In early 1977, Conroy went to work for Stiff Records, where he became the general manager working with Elvis Costello, Nick Lowe, Ian Dury, and Madness. Between 1985 and 1990, he was first Marketing Director and then Managing Director of the US labels division of WEA in London.

He then went on to become president of Chrysalis Records International from 1990 to 1992. Conroy joined Virgin Records UK as Managing Director in 1992 and was promoted to President in 1997 before leaving in early 2002. Acts signed to Virgin at the time included the Spice Girls, Meatloaf, Massive Attack, The Verve, and George Michael.

Later in 2002, Conroy and his wife Katie, a former EMI International VP, launched Adventures in Music, which comprised three divisions - Adventure Records, Management, and Publishing, culminating in the Christmas number one in the UK in 2003 with a cover version of the Tears for Fears song "Mad World" performed by Michael Andrew and Gary Jules.

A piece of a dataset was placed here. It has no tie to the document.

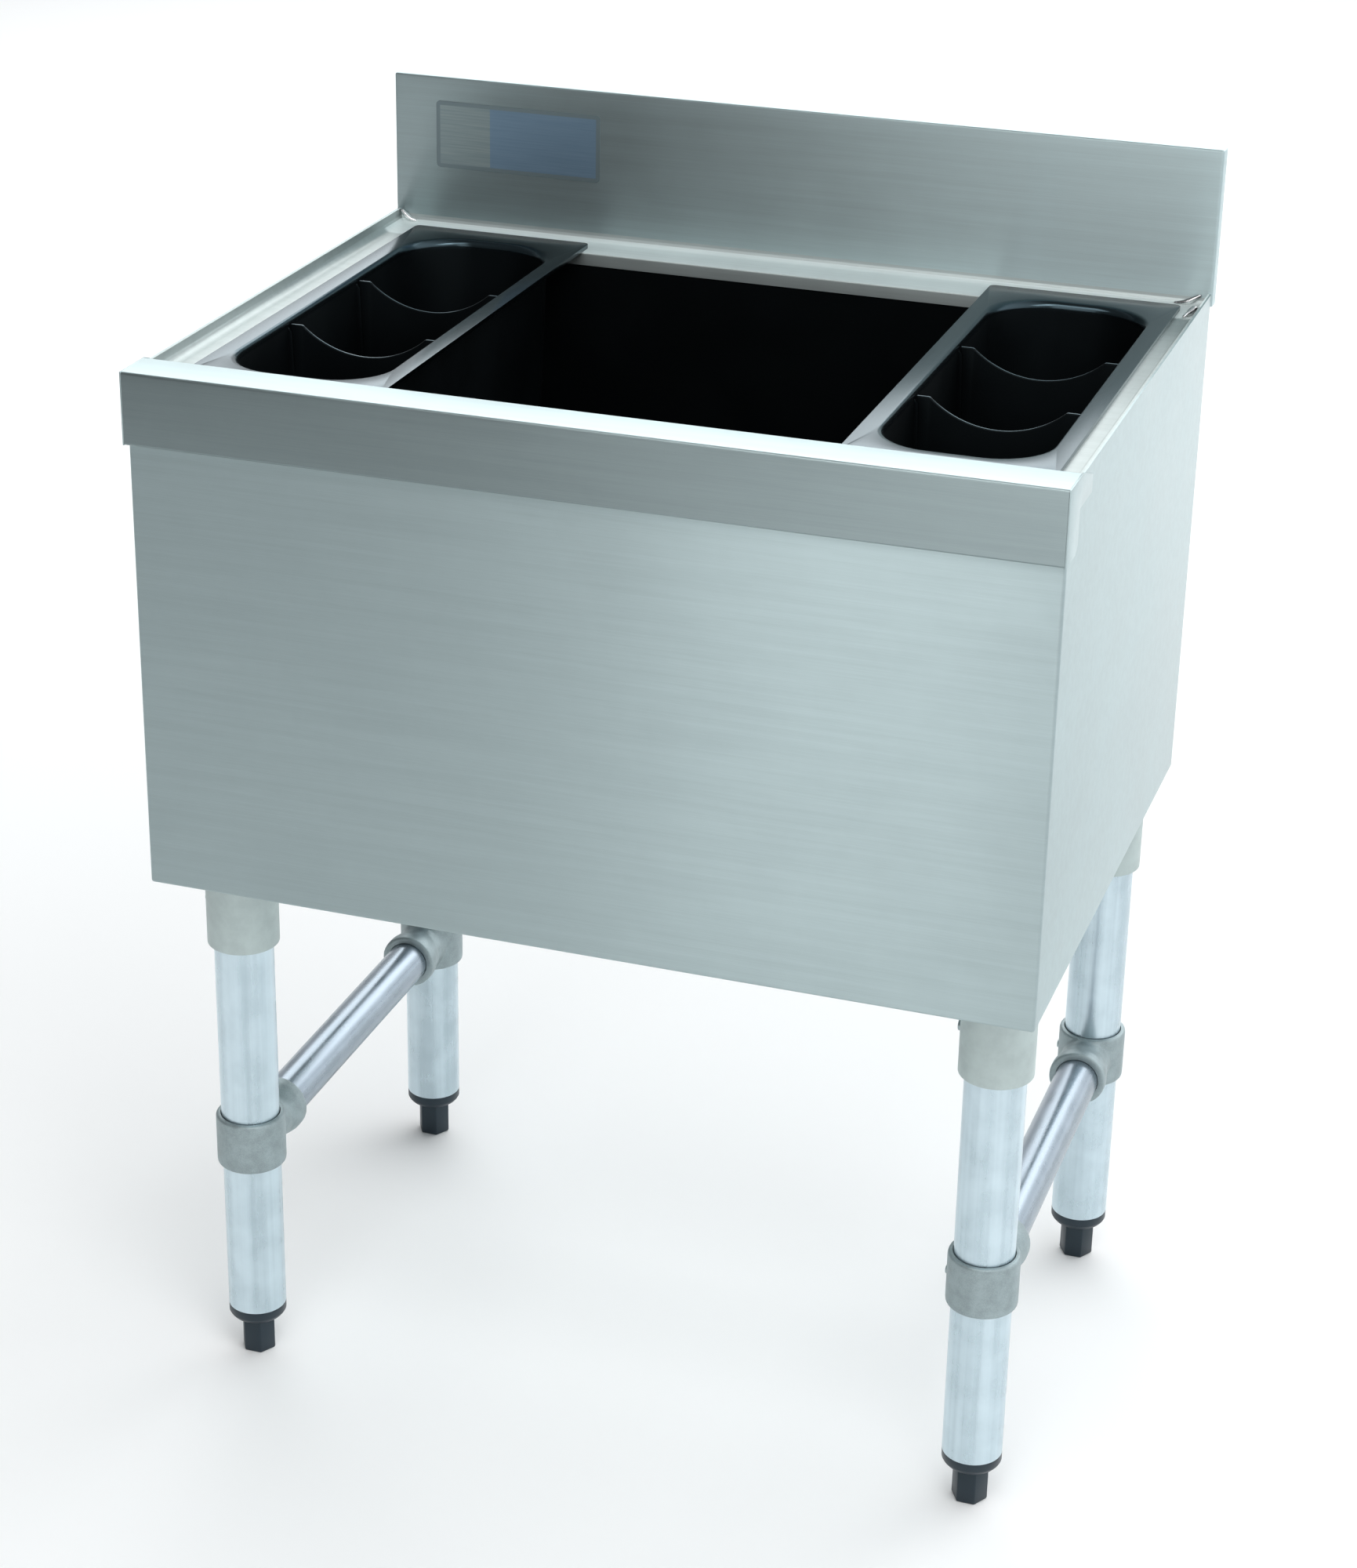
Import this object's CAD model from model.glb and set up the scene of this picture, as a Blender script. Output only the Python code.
"""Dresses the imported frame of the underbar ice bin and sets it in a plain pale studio.

Metres, in the frame of the CAD: the origin is on the floor under the middle of
the unit, +X is its right end and -Y its front.
"""

from math import cos, pi, radians

import bmesh
import bpy
from mathutils import Matrix, Vector


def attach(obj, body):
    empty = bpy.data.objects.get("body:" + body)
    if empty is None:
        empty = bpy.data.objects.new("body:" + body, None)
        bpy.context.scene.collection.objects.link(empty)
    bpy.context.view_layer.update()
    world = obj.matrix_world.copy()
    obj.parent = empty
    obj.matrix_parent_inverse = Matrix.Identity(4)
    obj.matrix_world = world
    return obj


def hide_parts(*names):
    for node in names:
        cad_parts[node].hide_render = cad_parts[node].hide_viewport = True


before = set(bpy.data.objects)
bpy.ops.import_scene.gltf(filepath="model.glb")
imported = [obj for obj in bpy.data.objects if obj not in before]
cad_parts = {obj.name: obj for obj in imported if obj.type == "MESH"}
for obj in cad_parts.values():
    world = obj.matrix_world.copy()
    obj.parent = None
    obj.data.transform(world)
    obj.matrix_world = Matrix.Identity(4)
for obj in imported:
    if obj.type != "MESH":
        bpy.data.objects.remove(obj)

for spare in ("Cube", "Light", "Camera"):
    if spare in bpy.data.objects:
        bpy.data.objects.remove(bpy.data.objects[spare])
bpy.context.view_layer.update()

# Modelling settings: a circular bevel, lengths that count as the same or as meeting, and the part of
# a unit vector from which it counts as along an axis
ROUND = 0.5
SAME = 2e-5
MEETING = 2e-6
ALONG = 0.9
UP = (0, 0, 1)

# Sheet metal
SHEET = 0.0012
BEND = 0.002
SIDE, BODY_FRONT, BODY_BACK, BODY_BOTTOM = 0.304, -0.2225, 0.215, 0.3995
DECK_TOP, RIM_TOP = 0.746, 0.7555
RAIL_FRONT, RAIL_BACK, RAIL_BOTTOM, RAIL_TOP = -0.2285, -0.1945, 0.7095, 0.758
RAIL_END_SHAPE = (
    (0, 0), (0.034, 0), (0.062, 0.0095), (0.062, 0.021), (0.030, 0.021), (0.030, 0.0435), (0.025, 0.0485),
    (0, 0.0485))
COVE_SIDE, COVE_TOP = 0.3016, 0.7506
SPLASH_SIDE, SPLASH_FRONT, SPLASH_BACK = 0.305, 0.217, 0.2285
SPLASH_FOOT, SPLASH_TOP = 0.7465, 0.856
SPLASH_RETURN, SPLASH_NOTCH_SIDE, SPLASH_NOTCH_TOP = 0.844, 0.3030, 0.7508

# The well's mouth in the deck, which the holders share, and limits just outside its edge
MOUTH_Y, MOUTH_WIDTH, MOUTH_LENGTH, MOUTH_CORNER = 0.00425, 0.5542, 0.3615, 0.020
MOUTH_SIDE, MOUTH_FRONT, MOUTH_BACK = 0.2773, -0.1767, 0.1852

# Bottle holders and dividers
TUB_X, RIGHT_TUB_X, TUB_TOP, TUB_FLOOR = -0.2145, 0.2181, 0.749, 0.522
TUB_WIDTH, TUB_LENGTH, FLANGE_WIDTH, FLANGE_LENGTH = 0.108, 0.341, 0.135, 0.392
RIB_INNER, RIB_OUTER, RIB_BOTTOM, RIB_TOP = 0.05163, 0.0546, 0.634, 0.744
DIVIDER_X, DIVIDER_Y, THUMB_HEIGHT, THUMB_RADIUS = -0.2181, -0.05258, 0.79464, 0.06664

# Legs, given from the floor
LEG_X, LEG_FRONT, LEG_BACK, LEG_RADIUS = 0.268, -0.159, 0.1765, 0.02065
SLEEVE_BOTTOM, SLEEVE_TOP, FLAT_TOP, FLAT_SIDE = 0.3325, 0.4065, 0.4095, 0.028
SOCKET_SCREW_Z = 0.3625
TEE_BOTTOM, TEE_MIDDLE, TEE_TOP = 0.1575, 0.177, 0.1965
WELD_Z, WELD_SIDES = 0.4058, 72
HEX_TOP = 0.027
STUD_BOTTOM, STUD_TOP = 0.0265, 0.0868


# Modelling

def clear():
    """Leave edit mode with nothing selected."""
    if bpy.context.object and bpy.context.object.mode != "OBJECT":
        bpy.ops.object.mode_set(mode="OBJECT")
    bpy.ops.object.select_all(action="DESELECT")


def only(piece):
    """Select one piece and make it the active one."""
    clear()
    piece.select_set(True)
    bpy.context.view_layer.objects.active = piece


def edit(piece):
    """Open a piece for editing with everything in it selected."""
    only(piece)
    bpy.ops.object.mode_set(mode="EDIT")
    bpy.ops.mesh.select_mode(type="VERT")
    bpy.ops.mesh.select_all(action="SELECT")


def opened(name):
    """Name the primitive just added, set its place into its mesh and open it."""
    piece = bpy.context.object
    piece.name = piece.data.name = name
    bpy.ops.object.transform_apply(location=True, rotation=True, scale=True)
    edit(piece)
    return piece


def block(name, low, high):
    """A box between two corners, open for editing."""
    low, high = Vector(low), Vector(high)
    clear()
    bpy.ops.mesh.primitive_cube_add(size=1, location=(low + high) / 2)
    bpy.context.object.scale = high - low
    return opened(name)


def panel(name, centre, width, length):
    """A level rectangle, open for editing."""
    clear()
    bpy.ops.mesh.primitive_plane_add(size=1, location=centre)
    bpy.context.object.scale = (width, length, 1)
    return opened(name)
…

They were also the first label to win an Ivor Novello Award for that single.

Conroy served as chairman of the BRIT Awards committee starting in 1997. He was a member of the BPI Council, before stepping down in 2002.

In 2011, he encouraged the Wallingford Parish Church Choir to enter a national competition, in which they won to record an album for Decca Records.

Since 2002 he has been working as founder and CEO of Adventures in Music.